Valid examples of what was described above are “Susanna Soil Flutter”, whose foreboding vibes communicate dissonantly with jagged chants in its piercing, wailing, and guttural forms; “Ladies Load the Telegraph” stealthily brings obscure undercurrents conjured up by rolled, birdlike vocalizations, low notes on the piano, and vehement guitar plucks and scratches; “Circulate Susanna”, whose angular pianism incites Jernberg to mutate her voice; and also “Heads Circulate to Mole”, in which guitar and piano synchronize in an odd way to establish another enigmatic soundscape.

“Circulate to Mole” offers detuned guitar bends, which serve as platforms for the clamorous, flickering vocal projection of the singer.
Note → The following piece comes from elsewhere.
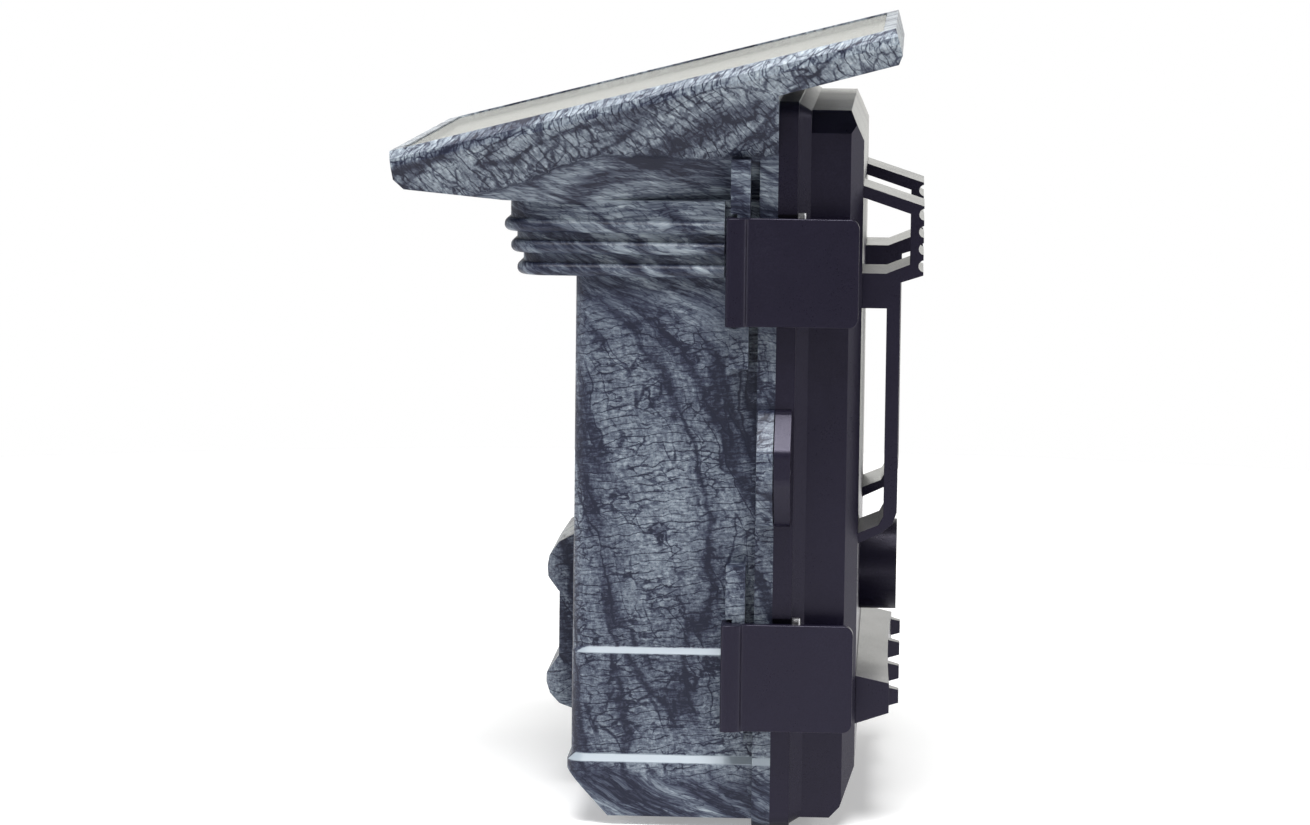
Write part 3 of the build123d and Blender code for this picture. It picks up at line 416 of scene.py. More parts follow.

If this piece openly embraces an oblique avant-country, then “Reverse Soil Flutter” ends up covered in dense layers of sound that bring forth a psych rock-inflected expressionism.

Among my favorite tracks are “Heads Gather The Stars” and “To Gather The Wind”. The former behaves like an unearthly operetta, running with tweaky, dreamlike intonations due to aerial guitar slides and gloomy piano; while the latter applies fragmented lyrics from “Strange Fruit”, earning chamber contours due to Lippel’s bowed guitar.

This spine-chilling opus reflects a chimeric ambiguity charged with phantasmagoria. It’s terrifying, definitely risk-taking, and not like anything you’ve heard before. It might not get an immediate positive impact, though, due to its uncanny nature.